---- Provided data

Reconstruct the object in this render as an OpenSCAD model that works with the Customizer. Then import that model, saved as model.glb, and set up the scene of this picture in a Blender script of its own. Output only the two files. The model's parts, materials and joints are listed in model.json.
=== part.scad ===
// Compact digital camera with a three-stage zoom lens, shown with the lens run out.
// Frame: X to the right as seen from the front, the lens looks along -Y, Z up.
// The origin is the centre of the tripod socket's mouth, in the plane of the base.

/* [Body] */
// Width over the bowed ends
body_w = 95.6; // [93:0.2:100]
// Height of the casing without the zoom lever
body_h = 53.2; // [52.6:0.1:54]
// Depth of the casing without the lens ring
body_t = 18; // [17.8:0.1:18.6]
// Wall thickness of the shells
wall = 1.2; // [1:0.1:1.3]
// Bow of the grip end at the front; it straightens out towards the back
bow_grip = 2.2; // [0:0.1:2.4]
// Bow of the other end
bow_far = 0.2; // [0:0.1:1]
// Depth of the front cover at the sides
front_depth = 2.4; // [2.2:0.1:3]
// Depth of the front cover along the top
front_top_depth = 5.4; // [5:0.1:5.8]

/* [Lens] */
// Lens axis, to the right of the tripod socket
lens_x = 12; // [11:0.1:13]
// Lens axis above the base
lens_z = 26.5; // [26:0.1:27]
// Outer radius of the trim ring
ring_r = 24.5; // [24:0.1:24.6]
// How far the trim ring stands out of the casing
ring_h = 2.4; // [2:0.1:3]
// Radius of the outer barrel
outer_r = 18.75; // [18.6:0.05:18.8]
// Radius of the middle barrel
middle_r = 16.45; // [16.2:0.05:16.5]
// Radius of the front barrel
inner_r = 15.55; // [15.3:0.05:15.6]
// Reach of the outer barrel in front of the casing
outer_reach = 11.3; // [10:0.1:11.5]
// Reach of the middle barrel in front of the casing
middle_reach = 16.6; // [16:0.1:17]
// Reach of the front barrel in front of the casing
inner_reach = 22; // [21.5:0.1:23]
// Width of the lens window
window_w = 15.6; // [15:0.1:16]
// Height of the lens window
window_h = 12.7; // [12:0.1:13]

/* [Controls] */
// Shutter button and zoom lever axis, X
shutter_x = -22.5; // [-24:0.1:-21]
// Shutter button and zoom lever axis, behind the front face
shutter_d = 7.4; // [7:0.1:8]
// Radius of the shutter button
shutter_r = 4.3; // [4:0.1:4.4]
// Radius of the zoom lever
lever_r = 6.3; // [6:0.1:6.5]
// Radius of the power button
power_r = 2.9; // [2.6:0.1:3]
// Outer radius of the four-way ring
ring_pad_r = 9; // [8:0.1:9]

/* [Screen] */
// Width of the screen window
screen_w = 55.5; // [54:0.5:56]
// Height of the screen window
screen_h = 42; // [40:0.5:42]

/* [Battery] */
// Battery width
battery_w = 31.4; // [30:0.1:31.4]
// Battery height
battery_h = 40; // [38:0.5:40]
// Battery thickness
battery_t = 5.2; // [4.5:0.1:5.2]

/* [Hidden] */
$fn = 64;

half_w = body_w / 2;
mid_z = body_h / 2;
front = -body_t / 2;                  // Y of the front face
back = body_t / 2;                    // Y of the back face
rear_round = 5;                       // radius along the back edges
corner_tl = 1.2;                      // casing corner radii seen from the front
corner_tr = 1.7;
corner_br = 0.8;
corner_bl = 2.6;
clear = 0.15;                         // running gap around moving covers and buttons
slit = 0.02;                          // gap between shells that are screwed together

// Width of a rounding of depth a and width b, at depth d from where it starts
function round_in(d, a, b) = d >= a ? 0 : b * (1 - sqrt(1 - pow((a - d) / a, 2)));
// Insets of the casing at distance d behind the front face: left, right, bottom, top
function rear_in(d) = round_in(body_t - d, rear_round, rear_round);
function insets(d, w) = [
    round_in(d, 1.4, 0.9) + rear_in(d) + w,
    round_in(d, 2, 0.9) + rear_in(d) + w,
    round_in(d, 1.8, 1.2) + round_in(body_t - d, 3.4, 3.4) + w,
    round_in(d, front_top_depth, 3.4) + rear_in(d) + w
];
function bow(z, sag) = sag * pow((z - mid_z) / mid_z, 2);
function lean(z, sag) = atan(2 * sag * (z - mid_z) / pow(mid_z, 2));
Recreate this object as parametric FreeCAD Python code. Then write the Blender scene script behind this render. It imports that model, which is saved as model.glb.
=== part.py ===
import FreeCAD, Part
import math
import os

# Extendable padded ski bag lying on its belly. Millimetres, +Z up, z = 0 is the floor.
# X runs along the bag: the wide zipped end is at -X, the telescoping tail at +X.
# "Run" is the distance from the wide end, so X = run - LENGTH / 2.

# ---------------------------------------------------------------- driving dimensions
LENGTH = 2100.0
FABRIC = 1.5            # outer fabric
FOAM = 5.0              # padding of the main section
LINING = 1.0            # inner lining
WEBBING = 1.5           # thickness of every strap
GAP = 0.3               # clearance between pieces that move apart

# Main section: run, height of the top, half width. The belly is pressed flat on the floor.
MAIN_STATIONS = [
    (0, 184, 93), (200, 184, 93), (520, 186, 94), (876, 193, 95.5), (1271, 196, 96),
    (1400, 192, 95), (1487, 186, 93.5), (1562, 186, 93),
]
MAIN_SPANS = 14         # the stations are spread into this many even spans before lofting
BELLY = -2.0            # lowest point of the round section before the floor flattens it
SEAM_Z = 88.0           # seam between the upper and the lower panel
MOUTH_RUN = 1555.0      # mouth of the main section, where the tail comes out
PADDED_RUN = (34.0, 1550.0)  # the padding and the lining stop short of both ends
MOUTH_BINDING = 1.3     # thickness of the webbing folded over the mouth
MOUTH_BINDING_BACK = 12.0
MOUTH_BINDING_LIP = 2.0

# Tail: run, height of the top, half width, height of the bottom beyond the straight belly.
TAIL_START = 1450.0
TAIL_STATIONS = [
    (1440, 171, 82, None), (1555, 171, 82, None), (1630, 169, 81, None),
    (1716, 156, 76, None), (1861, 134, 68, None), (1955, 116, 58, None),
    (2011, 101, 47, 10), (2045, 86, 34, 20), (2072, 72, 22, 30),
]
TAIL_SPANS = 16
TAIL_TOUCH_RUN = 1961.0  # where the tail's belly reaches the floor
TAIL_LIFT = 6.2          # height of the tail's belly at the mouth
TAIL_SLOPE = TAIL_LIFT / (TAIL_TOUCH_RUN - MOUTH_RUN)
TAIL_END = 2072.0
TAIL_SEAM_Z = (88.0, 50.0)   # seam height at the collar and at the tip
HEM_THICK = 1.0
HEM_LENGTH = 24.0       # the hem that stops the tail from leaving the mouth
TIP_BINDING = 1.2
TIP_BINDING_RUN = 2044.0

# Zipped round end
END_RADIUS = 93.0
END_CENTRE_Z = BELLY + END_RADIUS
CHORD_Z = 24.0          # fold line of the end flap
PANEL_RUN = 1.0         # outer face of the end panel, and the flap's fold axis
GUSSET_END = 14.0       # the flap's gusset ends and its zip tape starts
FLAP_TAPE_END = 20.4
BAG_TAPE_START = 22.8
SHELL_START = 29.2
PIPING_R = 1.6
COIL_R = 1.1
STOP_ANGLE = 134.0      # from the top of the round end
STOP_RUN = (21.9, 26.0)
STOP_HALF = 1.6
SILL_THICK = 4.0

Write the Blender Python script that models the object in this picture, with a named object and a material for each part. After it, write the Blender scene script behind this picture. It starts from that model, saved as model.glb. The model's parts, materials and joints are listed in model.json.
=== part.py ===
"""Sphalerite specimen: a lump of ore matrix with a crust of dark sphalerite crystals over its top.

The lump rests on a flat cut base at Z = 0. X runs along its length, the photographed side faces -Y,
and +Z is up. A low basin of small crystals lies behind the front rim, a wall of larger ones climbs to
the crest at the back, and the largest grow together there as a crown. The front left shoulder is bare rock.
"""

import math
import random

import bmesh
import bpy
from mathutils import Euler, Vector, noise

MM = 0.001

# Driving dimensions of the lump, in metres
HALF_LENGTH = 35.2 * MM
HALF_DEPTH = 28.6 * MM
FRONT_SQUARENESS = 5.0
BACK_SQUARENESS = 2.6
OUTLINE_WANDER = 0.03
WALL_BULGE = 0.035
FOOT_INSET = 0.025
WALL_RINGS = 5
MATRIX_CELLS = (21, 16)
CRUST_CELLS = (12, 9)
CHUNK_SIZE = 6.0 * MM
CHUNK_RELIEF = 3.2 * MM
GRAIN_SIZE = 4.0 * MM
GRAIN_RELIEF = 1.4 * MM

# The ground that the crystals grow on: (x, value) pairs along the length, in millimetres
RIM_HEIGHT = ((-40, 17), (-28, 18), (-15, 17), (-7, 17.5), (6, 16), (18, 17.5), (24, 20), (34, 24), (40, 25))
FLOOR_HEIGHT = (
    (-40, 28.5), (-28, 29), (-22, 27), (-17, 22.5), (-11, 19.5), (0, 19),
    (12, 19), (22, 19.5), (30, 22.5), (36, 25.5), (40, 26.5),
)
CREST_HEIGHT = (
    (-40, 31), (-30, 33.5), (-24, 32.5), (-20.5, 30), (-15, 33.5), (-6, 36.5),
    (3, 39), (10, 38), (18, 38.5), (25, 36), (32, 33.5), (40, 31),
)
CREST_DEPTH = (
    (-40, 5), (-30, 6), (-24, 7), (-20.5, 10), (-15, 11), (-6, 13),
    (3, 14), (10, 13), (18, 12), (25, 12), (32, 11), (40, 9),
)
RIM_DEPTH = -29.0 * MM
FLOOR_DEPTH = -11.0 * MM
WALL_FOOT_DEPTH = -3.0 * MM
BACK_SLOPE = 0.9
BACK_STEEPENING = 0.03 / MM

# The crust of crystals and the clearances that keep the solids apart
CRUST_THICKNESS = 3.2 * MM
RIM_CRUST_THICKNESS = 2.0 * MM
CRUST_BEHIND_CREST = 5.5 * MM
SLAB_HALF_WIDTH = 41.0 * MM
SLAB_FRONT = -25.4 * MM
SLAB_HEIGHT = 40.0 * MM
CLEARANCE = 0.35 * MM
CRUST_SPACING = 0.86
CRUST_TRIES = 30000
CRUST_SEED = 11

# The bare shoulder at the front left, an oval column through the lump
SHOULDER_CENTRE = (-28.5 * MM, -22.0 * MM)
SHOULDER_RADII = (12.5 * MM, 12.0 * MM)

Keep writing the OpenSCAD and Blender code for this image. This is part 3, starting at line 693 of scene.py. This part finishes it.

--------

### Your task
Begin at the first line of the records above and quote every line verbatim through the one that contains "window_h = 12.7; // [12:0.1:13]".

### Solved problem
Reconstruct the object in this render as an OpenSCAD model that works with the Customizer. Then import that model, saved as model.glb, and set up the scene of this picture in a Blender script of its own. Output only the two files. The model's parts, materials and joints are listed in model.json.
=== part.scad ===
// Compact digital camera with a three-stage zoom lens, shown with the lens run out.
// Frame: X to the right as seen from the front, the lens looks along -Y, Z up.
// The origin is the centre of the tripod socket's mouth, in the plane of the base.

/* [Body] */
// Width over the bowed ends
body_w = 95.6; // [93:0.2:100]
// Height of the casing without the zoom lever
body_h = 53.2; // [52.6:0.1:54]
// Depth of the casing without the lens ring
body_t = 18; // [17.8:0.1:18.6]
// Wall thickness of the shells
wall = 1.2; // [1:0.1:1.3]
// Bow of the grip end at the front; it straightens out towards the back
bow_grip = 2.2; // [0:0.1:2.4]
// Bow of the other end
bow_far = 0.2; // [0:0.1:1]
// Depth of the front cover at the sides
front_depth = 2.4; // [2.2:0.1:3]
// Depth of the front cover along the top
front_top_depth = 5.4; // [5:0.1:5.8]

/* [Lens] */
// Lens axis, to the right of the tripod socket
lens_x = 12; // [11:0.1:13]
// Lens axis above the base
lens_z = 26.5; // [26:0.1:27]
// Outer radius of the trim ring
ring_r = 24.5; // [24:0.1:24.6]
// How far the trim ring stands out of the casing
ring_h = 2.4; // [2:0.1:3]
// Radius of the outer barrel
outer_r = 18.75; // [18.6:0.05:18.8]
// Radius of the middle barrel
middle_r = 16.45; // [16.2:0.05:16.5]
// Radius of the front barrel
inner_r = 15.55; // [15.3:0.05:15.6]
// Reach of the outer barrel in front of the casing
outer_reach = 11.3; // [10:0.1:11.5]
// Reach of the middle barrel in front of the casing
middle_reach = 16.6; // [16:0.1:17]
// Reach of the front barrel in front of the casing
inner_reach = 22; // [21.5:0.1:23]
// Width of the lens window
window_w = 15.6; // [15:0.1:16]
// Height of the lens window
window_h = 12.7; // [12:0.1:13]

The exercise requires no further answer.